From the Inside Flap:
Brian Teare's poetry is turning the lyric on its ear. . . . What a brave new voice, livid and gutsy and fresh.” D. A. Powell, author of Tea and Lunch
At the heart of this ravishing book about seeing is a distrust of the visionary. Brian Teare engages in a transgressive surveillance of soul and language, love and faith, matter and the immaterial, and the linkages among them. The result is poetry that is formally daring, capacious in eye and mind. These poems are splendid and dirty prayers, fierce accomplishments in our disorienting times.” Rick Barot, author of Want
In these formally precise poems, Brian Teare explores the distances between the lover and the beloved, between the image and the word, between God and prayer, between the seen and unseen. By turns lyric and stuttered, and in many cases spoken from a Cartesian epistemological ground zero, these poems reach with urgency and passion toward a knowledge both impossible and necessary and therein lies their deep humanness.
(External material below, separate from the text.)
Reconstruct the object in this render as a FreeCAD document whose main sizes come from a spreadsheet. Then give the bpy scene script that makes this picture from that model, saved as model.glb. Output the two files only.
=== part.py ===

This is a stunning and complex book.” Jane Mead, author of The Usable Field
If it is the human condition to leave the 'mind / unanswered,' then Brian Teare knows how to make solace from the erotic textures of both doubt and its ensouled cousin: the unknowing we experience as wonder. Teare redefines transcendence in these complexly melodic poems so that 'poised at / the lip of spillage, each image trembles as it's written.' Here language is the consummate lover: lush, tactile, lithe, and responsive. The interchange between poet and lover, utterance and uncertainty is a confession: 'I desire / something / neither received nor seen.' The fractured world nurtures a mystery so compelling that it makes 'each mind to itself creation come crawling / matter out of nothing.'” Elizabeth Robinson, author of The Orphan and Its Relations
About the Author:
Brian Teare is the author of the award-winning The Room Where I Was Born, as well as the forthcoming volume Pleasure and two chapbooks. He has received Stegner, National Endowment for the Arts, and MacDowell Colony poetry fellowships.